Zimbabwe Situation

Economy to collapse if Z$ returns, minister

via Economy to collapse if Z$ returns, minister. 17 September 2014

ZIMBABWE’S economy risks collapsing if the country prematurely re-introduces the local currency, Finance Minister Patrick Chinamasa has said.

The country adopted a basket of multi-currencies in 2009 which mainly includes the United States dollar and the South African Rand, dumping its hyper-inflation ravaged local unit.

Chinamasa told legislators in Parliament on Wednesday the country would continue using multi-currencies as the economy was not yet ready for re-introduction of the local currency.

“We will continue using multi-currencies for a long time to come,” said Chinamasa.

“There is need to build confidence in the economy and also build our reserves, if we do not build our reserves (and re-introduce the local currency), our economy will collapse.”

The remarks followed questions by MDC legislator Nelson Chamisa on when Zimbabwe “as a sovereign state would stop using other nations’ currencies.”

In dismissing the Zimdollar talk, Chinamasa said: “We do not want to talk about things that can make our economy collapse.”

The finance minister also said Zimbabwe will introduce the special coins to address the shortage of lower denominated currency by December.

Zimbabwe, which has mostly relied on use of South African Rand coins, has faced small change challenges since the introduction of multi-currencies.
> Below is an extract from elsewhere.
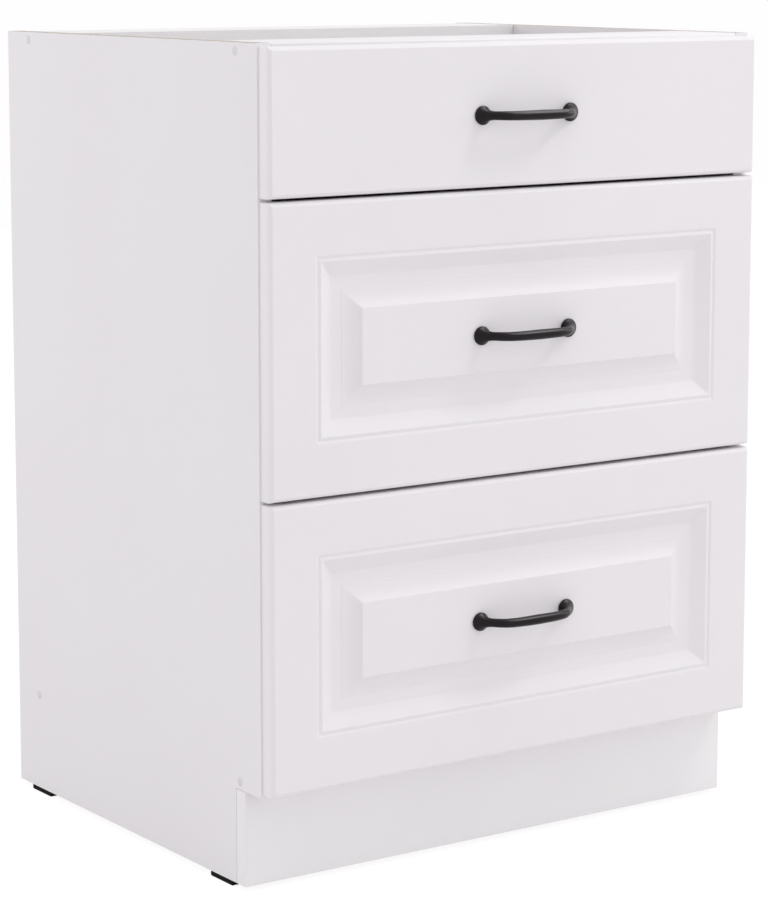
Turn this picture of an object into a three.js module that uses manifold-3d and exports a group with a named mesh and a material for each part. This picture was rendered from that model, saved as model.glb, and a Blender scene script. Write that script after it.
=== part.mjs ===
// A kitchen base cabinet with three drawers, in millimetres.
// X runs to the right, Y to the back and Z up; the fronts face -Y. The origin is on the
// floor, under the middle of the whole object with its handles.
// Depths are measured forward from the back edges of the side panels and heights from the floor.

import * as THREE from "three";
import { mergeVertices } from "three/addons/utils/BufferGeometryUtils.js";
import Module from "manifold-3d";

// ---- driving dimensions ----
const GAP = 0.3;                      // clearance between pieces that touch on the real thing
const WIDTH = 600;
const HEIGHT = 816;
const CARCASS_DEPTH = 489;
const BOARD = 16;                     // faced chipboard
const THIN_BOARD = 3;                 // hardboard of the back and the drawer bases

const GLIDE_HEIGHT = 5;
const GLIDE_LENGTH = 41;
const GLIDE_CHAMFER = 1;
const REAR_GLIDE_DEPTH = 27;          // the near end of each glide
const FRONT_GLIDE_DEPTH = 396;

const TOE_HEIGHT = 100;               // under side of the bottom panel
const PLINTH_FACE_DEPTH = 461;
const BACK_INSET = 15;                // from the back edges to the hardboard back
const BACK_BELOW_TOP = 1;
const GROOVE_DEPTH = 8;
const FRONT_RAIL_DEPTH = 88;
const REAR_RAIL_END_DEPTH = 111;

const FRONT_GAP = 1;                  // between the carcass and the drawer fronts
const FRONT_THICKNESS = 16;
const FRONT_WIDTH = 596;
const FRONT_EDGE_RADIUS = 4;
const LOWEST_FRONT_HEIGHT = 102.5;
const BETWEEN_FRONTS = 3;
const DEEP_FRONT_HEIGHT = 282;
const SHALLOW_FRONT_HEIGHT = 140.5;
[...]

Consumers have in some cases been given sweets, pens, matches among other small items in lieu of change.

“We are hoping that by December we will have addressed the small change problem,” Chinamasa said.

Introduction of the special coins was initially announced by the Reserve Bank of Zimbabwe in its recent monetary policy statement last month.

Chinamasa said the coins, whose value would be equivalent to the United States dollar, would be backed by a $50 million facility.